• Requirement:
Scan the material for the word "Identity", and copy each line where it shows up.

• Material:

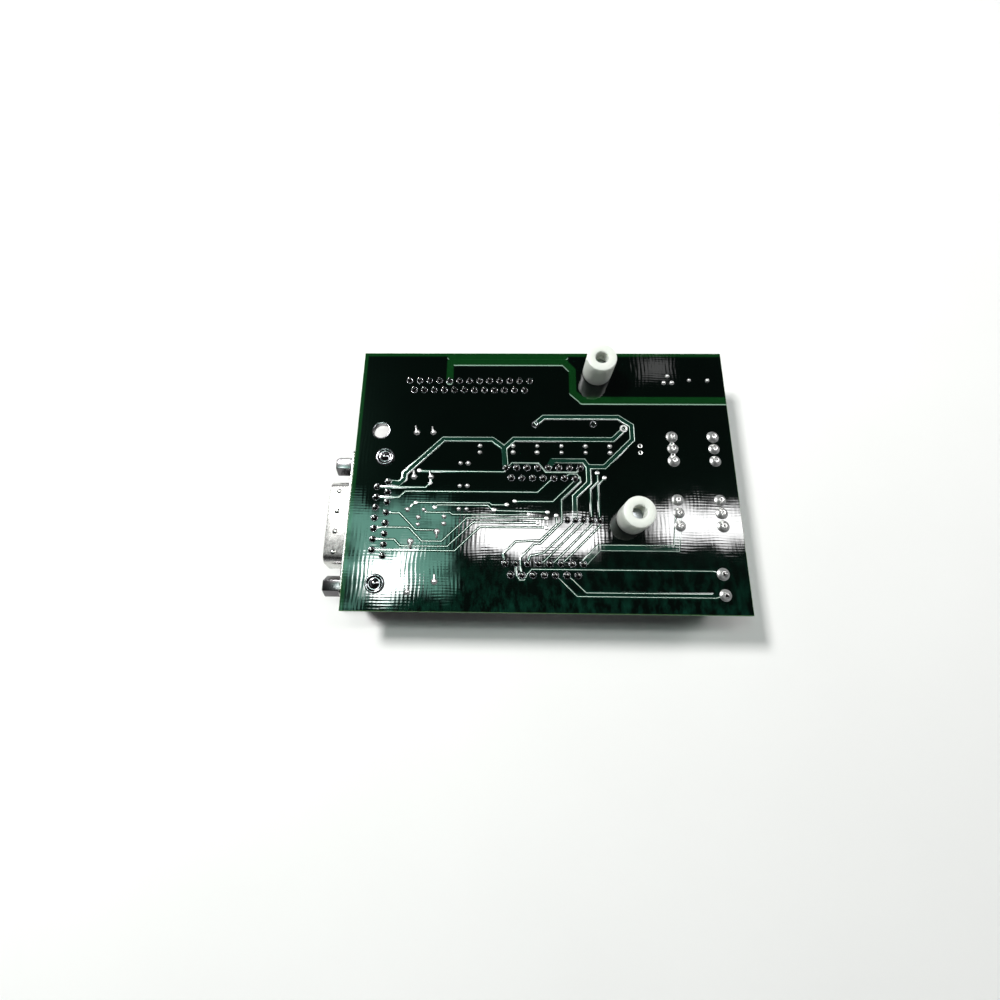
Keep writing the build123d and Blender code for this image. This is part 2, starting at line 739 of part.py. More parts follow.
def relay_pin_group():
    """The relays' square pins."""
    with BuildPart() as pins:
        with BuildSketch(Plane.XY.offset(stand_height)):
            with Locations(*relay_pins):
                Rectangle(relay_pin_square, relay_pin_square)
        extrude(amount=board_thickness + square_pin_protrusion)
    pins.part.label = "relay_pins"
    export_step(pins.part, "parts/relay_pins.step")


def driver_transistor():
    """A small moulded transistor with one flat side."""
    with BuildPart() as transistor:
        with BuildSketch(Plane.XY.offset(stand_height)):
            with Locations(transistor_place):
                Circle(transistor_diameter / 2)
            flat_y = transistor_place[1] - transistor_diameter / 2
            with Locations((transistor_place[0], flat_y)):
                Rectangle(transistor_diameter, 2 * (transistor_diameter / 2 - transistor_flat),
                          mode=Mode.SUBTRACT)
        extrude(amount=-transistor_height)
    transistor.part.label = "driver_transistor"
    export_step(transistor.part, "parts/driver_transistor.step")


def terminal_block():
    """A two-way screw terminal: its housing, clamp screws and board pins."""
    length = terminal_ways * terminal_pitch
    with BuildPart() as housing:
        with BuildSketch(Plane.XY.offset(stand_height)):
            with Locations(terminal_center):
                Rectangle(terminal_depth, length)
        extrude(amount=-terminal_height)
        chamfer(housing.faces().sort_by(Axis.Z)[0].edges().filter_by(Axis.Y), 1.2)
        with BuildSketch(Plane.YZ.offset(terminal_center[0] + terminal_depth / 2)):
            with Locations(*[(y, stand_height - 3.0) for _, y in terminal_pins]):
                Rectangle(terminal_entry_width, terminal_entry_width)
        extrude(amount=-3.0, mode=Mode.SUBTRACT)
        with BuildSketch(Plane.XY.offset(stand_height - terminal_height)):
            with Locations(*terminal_pins):
                Circle(terminal_screw_diameter / 2 + 0.15)
        extrude(amount=3.2, mode=Mode.SUBTRACT)
    housing.part.label = "terminal_block"
    export_step(housing.part, "parts/terminal_block.step")
    with BuildPart() as screws:
        with BuildSketch(Plane.XY.offset(stand_height - terminal_height + 0.6)):
            with Locations(*terminal_pins):
                Circle(terminal_screw_diameter / 2)
        extrude(amount=2.6)
        with BuildSketch(Plane.XY.offset(stand_height - terminal_height + 0.6)):
            with Locations(*terminal_pins):
                Rectangle(terminal_screw_diameter, 0.7)
        extrude(amount=0.8, mode=Mode.SUBTRACT)
    screws.part.label = "terminal_screws"
    export_step(screws.part, "parts/terminal_screws.step")
    with BuildPart() as pins:
        with BuildSketch(Plane.XY.offset(stand_height)):
            with Locations(*terminal_pins):
                Rectangle(terminal_pin_square, terminal_pin_square)
        extrude(amount=board_thickness + square_pin_protrusion)
    pins.part.label = "terminal_pins"
    export_step(pins.part, "parts/terminal_pins.step")


circuit_board()
solder_side_tracks()

side_face = Plane((side_face_x, side_center_y, side_axis_z), x_dir=(0, -1, 0), z_dir=(-1, 0, 0))
front_shell("side", side_face, widest_count_15)
rear_shell("side", side_face, widest_count_15, side_rear_depth - sheet_thickness - 1.0)
insulator("side", side_face, widest_count_15, side_rear_depth, side_socket_sides)
side_contacts("side_contacts_long", side_wide, side_axis_z - row_spacing / 2)
side_contacts("side_contacts_short", side_narrow, side_axis_z + row_spacing / 2)
for end, y in zip(("far", "near"), side_fixing_y):
    mounting_bracket(f"mounting_bracket_{end}", y)
    board_lock(f"board_lock_{end}", y)
    jackscrew(f"jackscrew_{end}", y)

straight_depth = stand_height - straight_face_z
straight_connectors = {
    "far": (far_center, widest_count_25),
    "middle": (middle_center, widest_count_15),
    "near": (near_center, widest_count_15),
}
for name, (center, count) in straight_connectors.items():
    face = Plane((center[0], center[1], straight_face_z), x_dir=(1, 0, 0), z_dir=(0, 0, -1))
    front_shell(name, face, count)
    rear_shell(name, face, count, straight_depth - 2 * sheet_thickness - 1.0)
    insulator(name, face, count, straight_depth, straight_socket_sides)
    straight_contacts(name, face, count, straight_depth)

for number, place in enumerate(spacer_places, 1):
    nylon_spacer(f"nylon_spacer_{number}", place)
    spacer_screw(f"spacer_screw_{number}", place)

five_way_header()
for number, place in enumerate(ceramic_places, 1):
    ceramic_capacitor(f"ceramic_capacitor_{number}", place)
for number, place in enumerate(can_places, 1):
    electrolytic_capacitor(f"electrolytic_{number}", place, can_diameter, can_height, 1.0)
electrolytic_capacitor("reservoir_capacitor", reservoir_place, reservoir_diameter,
                       reservoir_height, 1.8)
film_capacitor()
for number, place in enumerate(diode_places, 1):
    power_diode(f"power_diode_{number}", place)
diode_leads()
component_leads()
for number, place in enumerate(relay_places, 1):
    relay(f"relay_{number}", place)
relay_pin_group()
driver_transistor()
terminal_block()
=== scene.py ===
"""Looks of a power control board that lies solder side up on its connectors.

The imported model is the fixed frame, in metres: +X runs along the board away from its side
connector, +Y to the far long edge and +Z up, out of the solder side.
"""

from __future__ import annotations

import logging
import math
from dataclasses import dataclass
from enum import Enum
from functools import cache
from typing import Any, Callable, Iterable

import bmesh
import bpy
from mathutils import Matrix, Vector


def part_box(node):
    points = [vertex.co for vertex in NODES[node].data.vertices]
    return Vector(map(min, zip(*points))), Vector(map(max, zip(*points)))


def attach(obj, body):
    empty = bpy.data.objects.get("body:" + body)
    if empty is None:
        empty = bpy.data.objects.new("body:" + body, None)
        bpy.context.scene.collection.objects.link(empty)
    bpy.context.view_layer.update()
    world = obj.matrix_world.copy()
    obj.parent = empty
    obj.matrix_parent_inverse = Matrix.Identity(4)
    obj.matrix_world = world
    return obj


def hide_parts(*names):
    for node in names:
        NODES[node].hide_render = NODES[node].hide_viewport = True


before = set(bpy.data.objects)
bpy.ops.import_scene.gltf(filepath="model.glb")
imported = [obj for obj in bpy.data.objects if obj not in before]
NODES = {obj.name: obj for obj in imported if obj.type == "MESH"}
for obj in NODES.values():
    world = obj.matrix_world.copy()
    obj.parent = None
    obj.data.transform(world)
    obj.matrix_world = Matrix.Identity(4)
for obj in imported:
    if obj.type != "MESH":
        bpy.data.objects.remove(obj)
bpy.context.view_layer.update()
BOARD_LOW, BOARD_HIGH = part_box("circuit_board")
TOP = BOARD_HIGH.z
LOG = logging.getLogger("board")

MM = 0.001
MICRON = 1e-6
MERGE = 1e-6
NEAR = 1e-5
# Nearly all values of a noise texture lie between these two.
NOISE_LOW, NOISE_HIGH = 0.3, 0.7
COAT_ROUGHNESS = 0.06
TILT_SEEDS = (11, 12)
SIZE_SEED = 7

MATH, VECTOR, RANGE = "ShaderNodeMath", "ShaderNodeVectorMath", "ShaderNodeMapRange"
MIX, NOISE, SPLIT = "ShaderNodeMix", "ShaderNodeTexNoise", "ShaderNodeSeparateXYZ"
BUMP, SKIN, SURFACE = "ShaderNodeBump", "ShaderNodeBsdfPrincipled", "ShaderNodeOutputMaterial"
RANDOM = "FunctionNodeRandomValue"

Point = tuple[float, float]
Outline = tuple[tuple[float, ...], ...]
Sockets = dict[str | int, object]
Tree, Node, Mesh, Piece = bpy.types.NodeTree, bpy.types.Node, bpy.types.Mesh, bpy.types.Object
OpenMesh, Face, Corner = bmesh.types.BMesh, bmesh.types.BMFace, bmesh.types.BMVert

CONTACT_NODES = ("side_contacts_long", "side_contacts_short", "far_contacts", "middle_contacts",
                 "near_contacts")


class Slot(Enum):
    """The record's material slots."""

    LAMINATE = "laminate"
    COPPER = "masked_copper"
    SHELL = "tinned_shell"
    MOULDING = "connector_moulding"
    CONTACT = "plated_contact"
    BRACKET = "bracket_steel"
    LOCK = "tinned_lock"
    JACKSCREW = "nickel_screw"
    NYLON = "nylon"
    SCREW = "zinc_screw"
    HEADER = "header_nylon"
    WIRE = "tinned_wire"
    CERAMIC = "dipped_epoxy"
    CAN = "can_sleeve"
    FILM = "film_box"
    EPOXY = "moulded_epoxy"
    RELAY = "relay_cover"
    TERMINAL = "terminal_housing"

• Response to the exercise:
    obj.matrix_parent_inverse = Matrix.Identity(4)
    obj.matrix_world = Matrix.Identity(4)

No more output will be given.